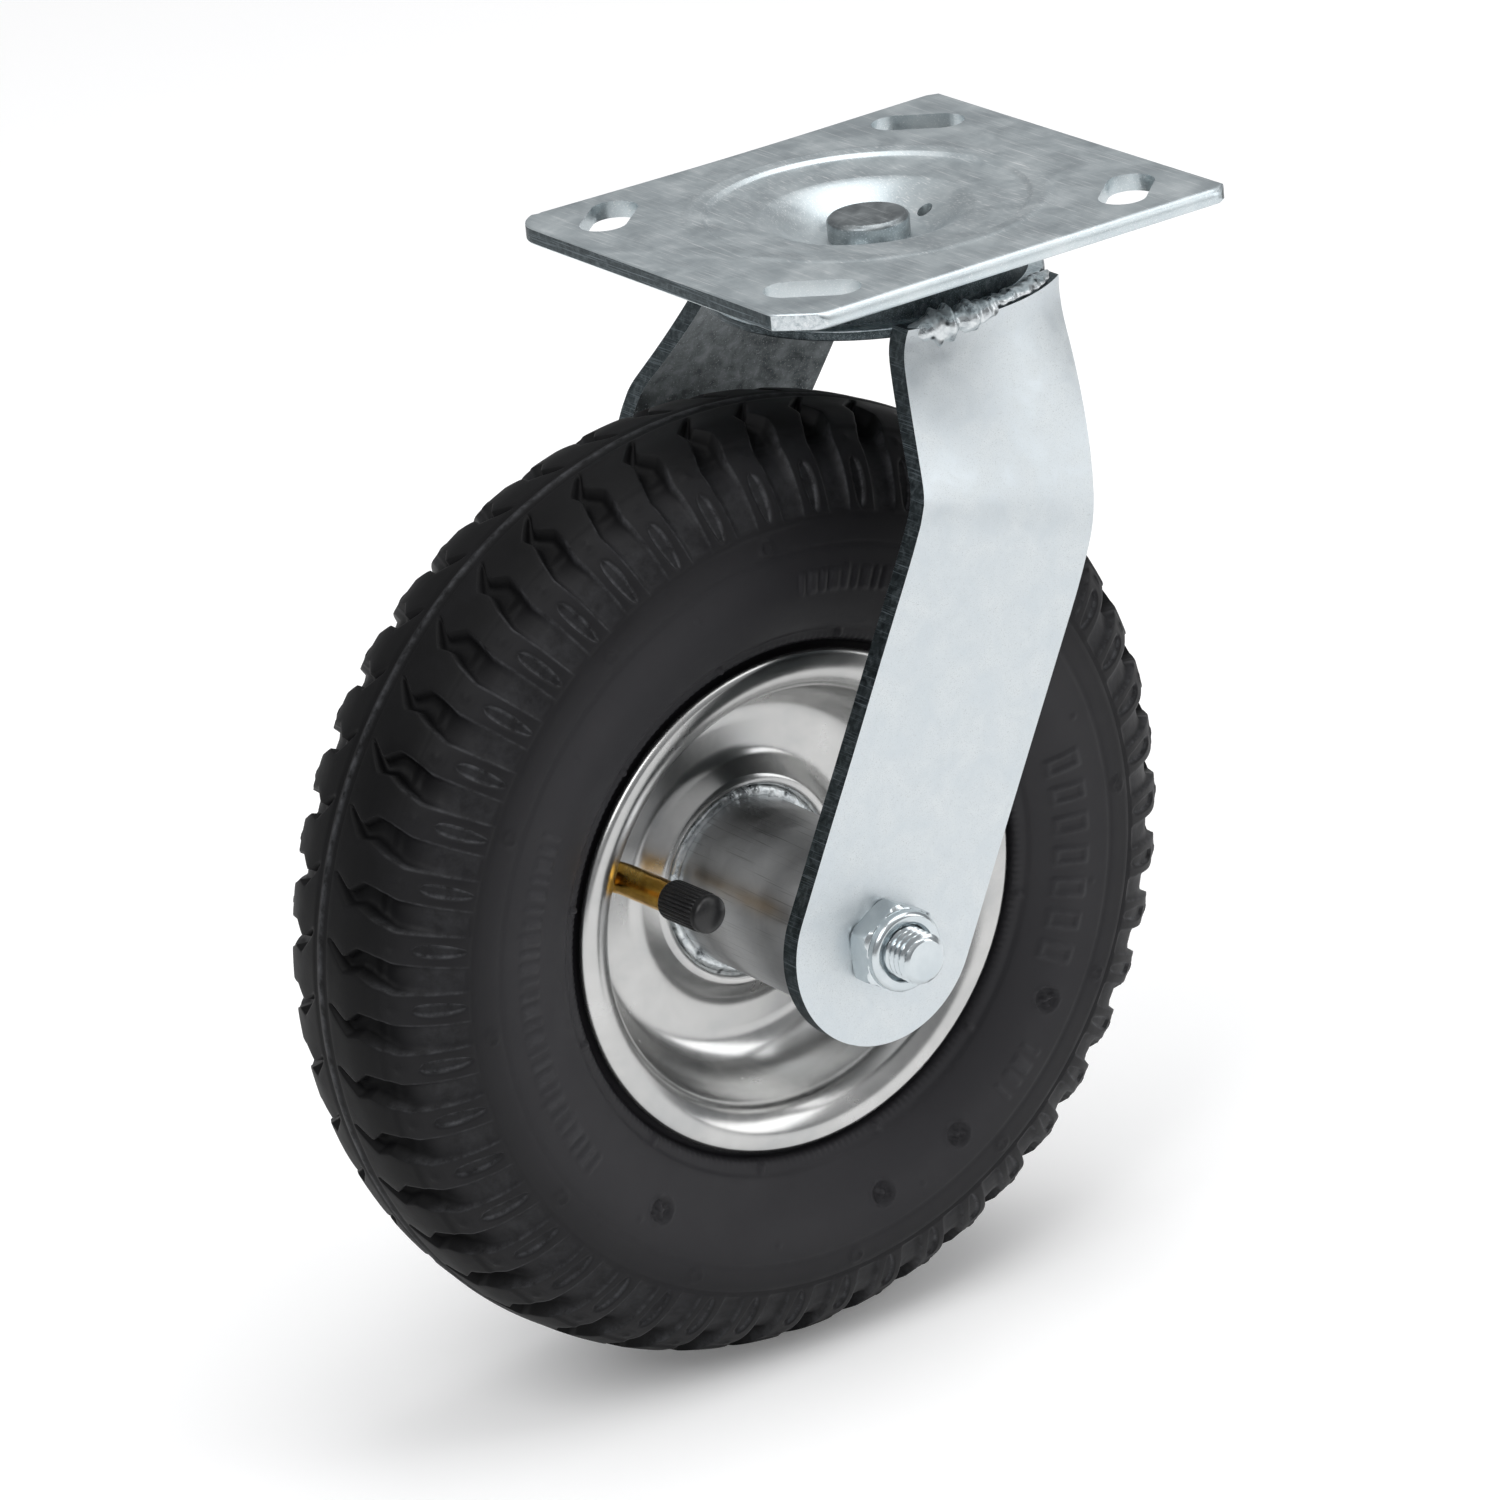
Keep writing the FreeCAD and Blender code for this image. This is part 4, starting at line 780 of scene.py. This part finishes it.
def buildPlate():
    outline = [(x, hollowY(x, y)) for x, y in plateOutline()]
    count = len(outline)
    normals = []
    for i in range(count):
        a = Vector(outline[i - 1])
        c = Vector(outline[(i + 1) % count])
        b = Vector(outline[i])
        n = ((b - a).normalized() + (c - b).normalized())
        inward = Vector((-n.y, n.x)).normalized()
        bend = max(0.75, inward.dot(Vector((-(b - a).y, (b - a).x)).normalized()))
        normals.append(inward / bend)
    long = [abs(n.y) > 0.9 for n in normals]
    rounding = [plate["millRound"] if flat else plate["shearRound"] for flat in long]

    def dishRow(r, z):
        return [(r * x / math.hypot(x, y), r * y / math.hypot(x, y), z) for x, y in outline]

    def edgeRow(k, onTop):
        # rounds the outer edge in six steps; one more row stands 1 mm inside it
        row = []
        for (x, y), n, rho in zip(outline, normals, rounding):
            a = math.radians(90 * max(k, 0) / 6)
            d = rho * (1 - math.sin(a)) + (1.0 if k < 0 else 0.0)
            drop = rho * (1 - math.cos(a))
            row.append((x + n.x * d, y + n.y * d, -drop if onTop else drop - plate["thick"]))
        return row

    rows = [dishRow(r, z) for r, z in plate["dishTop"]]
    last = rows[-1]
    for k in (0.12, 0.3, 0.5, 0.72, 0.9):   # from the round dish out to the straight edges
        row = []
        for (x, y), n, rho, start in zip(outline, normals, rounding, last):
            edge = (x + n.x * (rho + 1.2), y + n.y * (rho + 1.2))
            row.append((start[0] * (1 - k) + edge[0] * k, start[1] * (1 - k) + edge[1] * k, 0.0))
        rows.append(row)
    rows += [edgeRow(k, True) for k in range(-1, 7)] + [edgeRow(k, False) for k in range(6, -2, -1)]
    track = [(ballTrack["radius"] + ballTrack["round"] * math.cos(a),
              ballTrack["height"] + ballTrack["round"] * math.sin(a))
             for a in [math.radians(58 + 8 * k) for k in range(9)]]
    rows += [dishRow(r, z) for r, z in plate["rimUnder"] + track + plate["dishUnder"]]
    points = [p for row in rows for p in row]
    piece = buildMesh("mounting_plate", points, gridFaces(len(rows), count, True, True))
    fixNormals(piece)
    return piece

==

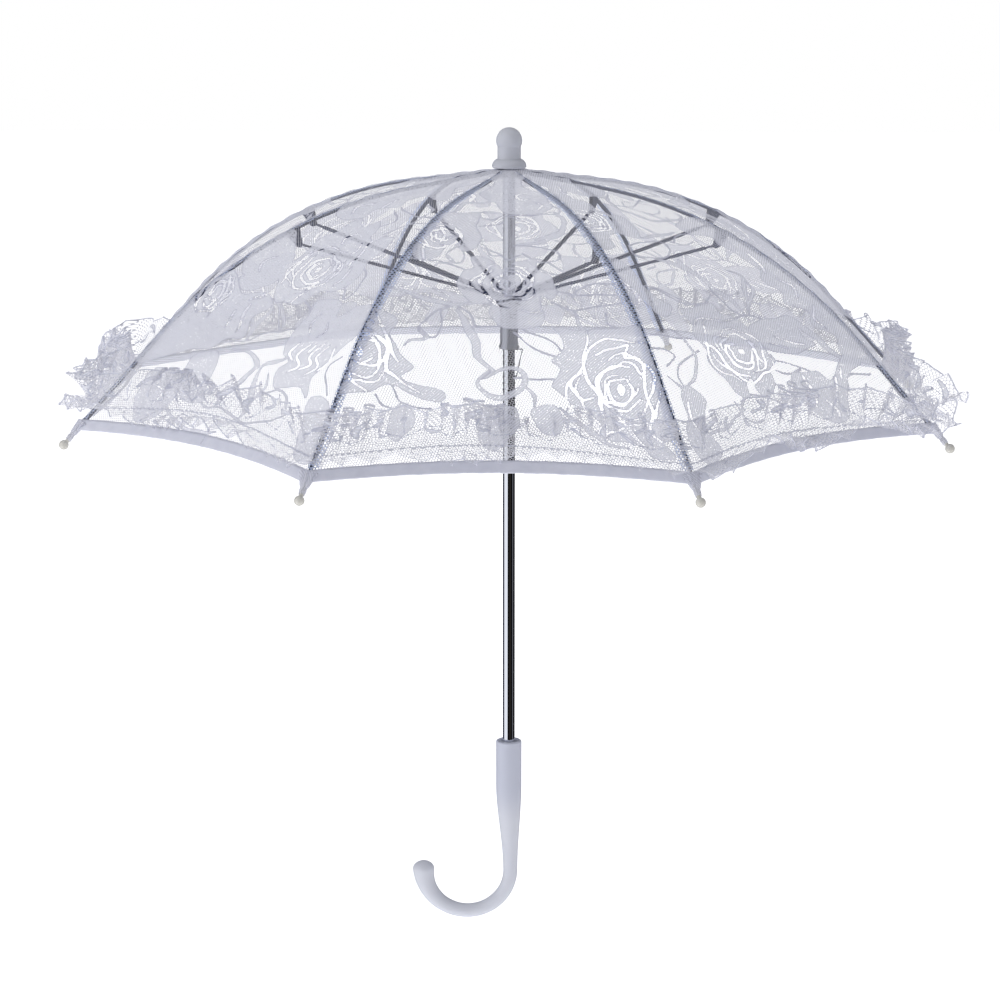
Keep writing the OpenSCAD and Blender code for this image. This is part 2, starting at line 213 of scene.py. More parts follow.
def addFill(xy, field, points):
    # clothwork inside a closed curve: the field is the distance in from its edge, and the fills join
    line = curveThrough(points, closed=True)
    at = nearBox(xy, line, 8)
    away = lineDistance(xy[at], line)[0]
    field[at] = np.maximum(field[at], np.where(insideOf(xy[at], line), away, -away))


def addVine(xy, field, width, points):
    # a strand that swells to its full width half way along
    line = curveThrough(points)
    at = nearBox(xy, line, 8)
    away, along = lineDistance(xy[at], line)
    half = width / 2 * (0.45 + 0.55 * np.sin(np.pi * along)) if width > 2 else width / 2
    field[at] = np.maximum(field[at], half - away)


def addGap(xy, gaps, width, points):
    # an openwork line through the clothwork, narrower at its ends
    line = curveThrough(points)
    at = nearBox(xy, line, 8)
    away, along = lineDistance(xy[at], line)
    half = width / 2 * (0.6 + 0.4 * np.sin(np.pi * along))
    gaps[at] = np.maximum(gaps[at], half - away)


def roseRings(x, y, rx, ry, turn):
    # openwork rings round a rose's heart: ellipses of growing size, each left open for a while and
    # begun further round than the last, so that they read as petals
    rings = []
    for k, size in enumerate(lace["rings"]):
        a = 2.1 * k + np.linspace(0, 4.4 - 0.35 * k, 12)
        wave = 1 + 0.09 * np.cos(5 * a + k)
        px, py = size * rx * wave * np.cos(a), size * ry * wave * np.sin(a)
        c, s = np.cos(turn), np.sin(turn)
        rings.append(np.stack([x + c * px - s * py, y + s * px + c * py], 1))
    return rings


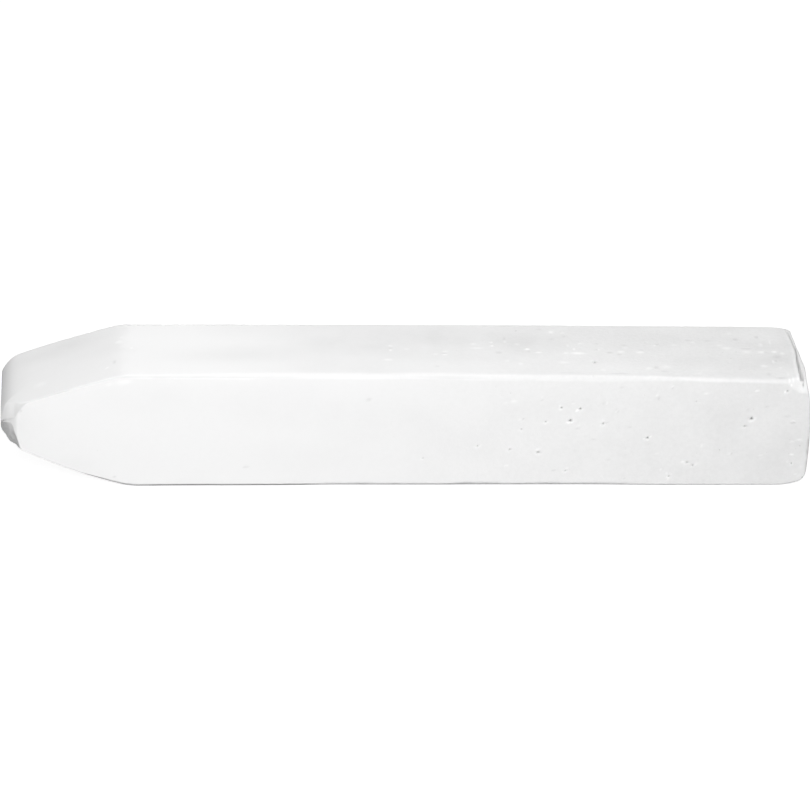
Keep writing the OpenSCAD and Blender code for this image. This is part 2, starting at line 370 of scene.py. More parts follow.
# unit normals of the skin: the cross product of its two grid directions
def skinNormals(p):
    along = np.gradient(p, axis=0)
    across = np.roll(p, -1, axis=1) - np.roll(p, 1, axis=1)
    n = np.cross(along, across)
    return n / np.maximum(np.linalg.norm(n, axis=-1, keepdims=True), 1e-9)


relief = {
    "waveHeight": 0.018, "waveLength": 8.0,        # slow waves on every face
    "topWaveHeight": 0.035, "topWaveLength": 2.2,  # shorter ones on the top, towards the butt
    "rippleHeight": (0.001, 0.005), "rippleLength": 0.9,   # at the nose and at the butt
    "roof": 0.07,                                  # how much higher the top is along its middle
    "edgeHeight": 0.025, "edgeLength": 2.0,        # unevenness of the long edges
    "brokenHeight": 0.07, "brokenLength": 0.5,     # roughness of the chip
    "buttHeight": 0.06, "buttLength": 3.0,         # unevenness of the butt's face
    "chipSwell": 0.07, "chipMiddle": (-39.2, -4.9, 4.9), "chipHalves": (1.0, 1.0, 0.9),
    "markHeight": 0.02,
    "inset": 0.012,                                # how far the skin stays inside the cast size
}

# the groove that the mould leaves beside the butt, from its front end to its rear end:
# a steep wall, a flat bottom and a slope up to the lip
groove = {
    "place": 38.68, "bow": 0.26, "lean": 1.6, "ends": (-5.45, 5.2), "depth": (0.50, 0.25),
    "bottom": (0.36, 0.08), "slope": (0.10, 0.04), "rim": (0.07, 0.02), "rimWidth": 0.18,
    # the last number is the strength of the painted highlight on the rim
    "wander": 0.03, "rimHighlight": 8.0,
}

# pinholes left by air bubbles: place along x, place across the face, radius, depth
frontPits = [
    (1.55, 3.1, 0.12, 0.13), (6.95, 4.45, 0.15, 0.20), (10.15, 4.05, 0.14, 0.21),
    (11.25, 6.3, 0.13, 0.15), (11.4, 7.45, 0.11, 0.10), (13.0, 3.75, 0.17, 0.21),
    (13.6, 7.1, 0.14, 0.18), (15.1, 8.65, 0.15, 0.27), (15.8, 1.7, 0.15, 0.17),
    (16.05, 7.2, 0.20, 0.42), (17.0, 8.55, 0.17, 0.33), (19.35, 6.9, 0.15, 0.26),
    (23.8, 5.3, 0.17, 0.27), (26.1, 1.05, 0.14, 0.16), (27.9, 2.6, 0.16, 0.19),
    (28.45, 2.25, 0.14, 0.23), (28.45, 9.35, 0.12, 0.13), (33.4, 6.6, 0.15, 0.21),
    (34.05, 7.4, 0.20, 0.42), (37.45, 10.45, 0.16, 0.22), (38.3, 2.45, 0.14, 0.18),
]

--

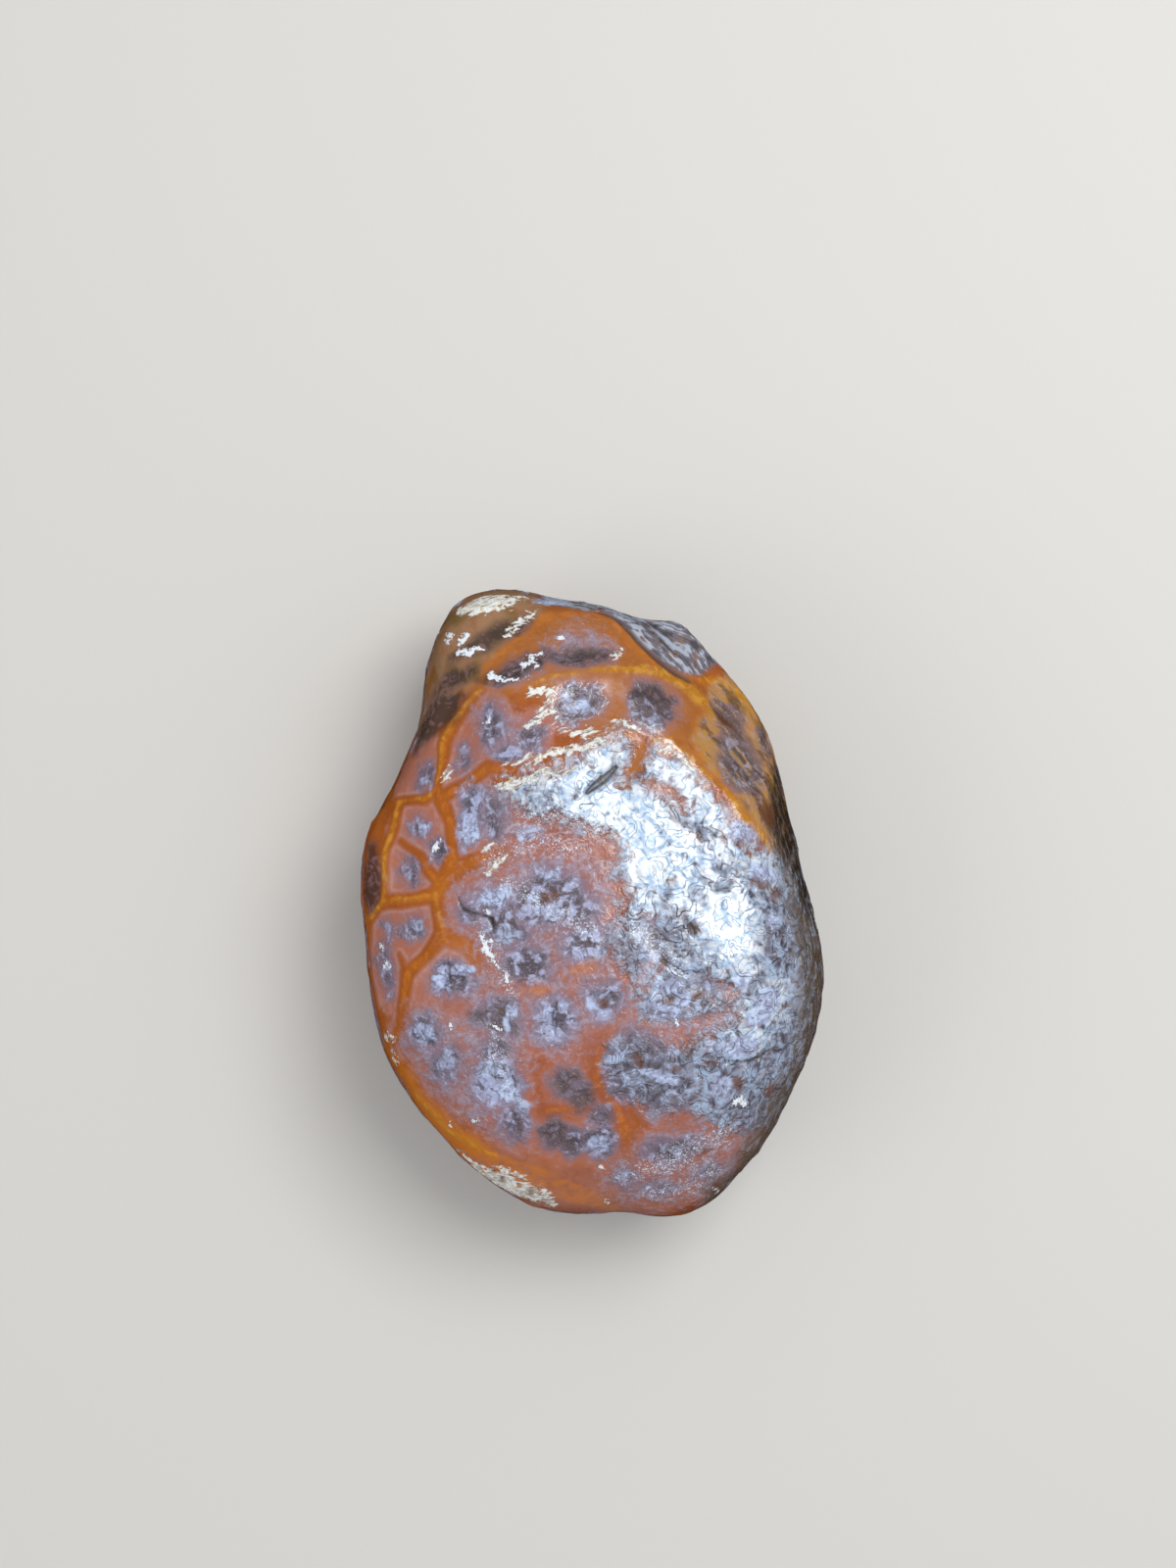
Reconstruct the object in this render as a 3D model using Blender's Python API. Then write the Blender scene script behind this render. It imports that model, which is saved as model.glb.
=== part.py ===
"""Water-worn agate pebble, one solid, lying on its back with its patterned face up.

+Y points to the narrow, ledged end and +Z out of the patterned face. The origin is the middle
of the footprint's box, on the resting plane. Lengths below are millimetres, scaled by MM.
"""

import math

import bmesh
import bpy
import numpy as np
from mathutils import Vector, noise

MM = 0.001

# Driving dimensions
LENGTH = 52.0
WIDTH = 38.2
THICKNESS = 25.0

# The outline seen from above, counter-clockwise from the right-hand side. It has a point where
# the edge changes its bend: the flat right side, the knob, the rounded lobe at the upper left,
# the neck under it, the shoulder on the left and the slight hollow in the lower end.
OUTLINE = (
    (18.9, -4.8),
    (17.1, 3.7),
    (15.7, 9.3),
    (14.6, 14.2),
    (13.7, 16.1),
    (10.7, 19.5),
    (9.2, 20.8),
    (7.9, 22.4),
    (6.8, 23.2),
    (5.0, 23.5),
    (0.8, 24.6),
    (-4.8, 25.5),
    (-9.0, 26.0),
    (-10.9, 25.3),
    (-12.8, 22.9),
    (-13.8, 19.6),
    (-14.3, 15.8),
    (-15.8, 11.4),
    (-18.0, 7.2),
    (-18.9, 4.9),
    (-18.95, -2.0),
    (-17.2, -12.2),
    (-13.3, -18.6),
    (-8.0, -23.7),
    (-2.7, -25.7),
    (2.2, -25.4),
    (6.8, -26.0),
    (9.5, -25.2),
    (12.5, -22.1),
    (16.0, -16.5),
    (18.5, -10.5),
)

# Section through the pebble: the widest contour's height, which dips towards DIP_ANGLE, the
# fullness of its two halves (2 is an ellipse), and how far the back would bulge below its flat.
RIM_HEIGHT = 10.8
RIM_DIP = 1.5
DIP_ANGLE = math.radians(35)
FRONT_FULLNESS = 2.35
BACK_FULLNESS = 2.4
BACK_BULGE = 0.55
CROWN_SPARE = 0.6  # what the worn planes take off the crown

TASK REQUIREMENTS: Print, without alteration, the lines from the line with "Keep writing the FreeCAD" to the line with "return [(r *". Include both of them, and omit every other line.

EXERCISE RESPONSE:
Keep writing the FreeCAD and Blender code for this image. This is part 4, starting at line 780 of scene.py. This part finishes it.
def buildPlate():
    outline = [(x, hollowY(x, y)) for x, y in plateOutline()]
    count = len(outline)
    normals = []
    for i in range(count):
        a = Vector(outline[i - 1])
        c = Vector(outline[(i + 1) % count])
        b = Vector(outline[i])
        n = ((b - a).normalized() + (c - b).normalized())
        inward = Vector((-n.y, n.x)).normalized()
        bend = max(0.75, inward.dot(Vector((-(b - a).y, (b - a).x)).normalized()))
        normals.append(inward / bend)
    long = [abs(n.y) > 0.9 for n in normals]
    rounding = [plate["millRound"] if flat else plate["shearRound"] for flat in long]

    def dishRow(r, z):
        return [(r * x / math.hypot(x, y), r * y / math.hypot(x, y), z) for x, y in outline]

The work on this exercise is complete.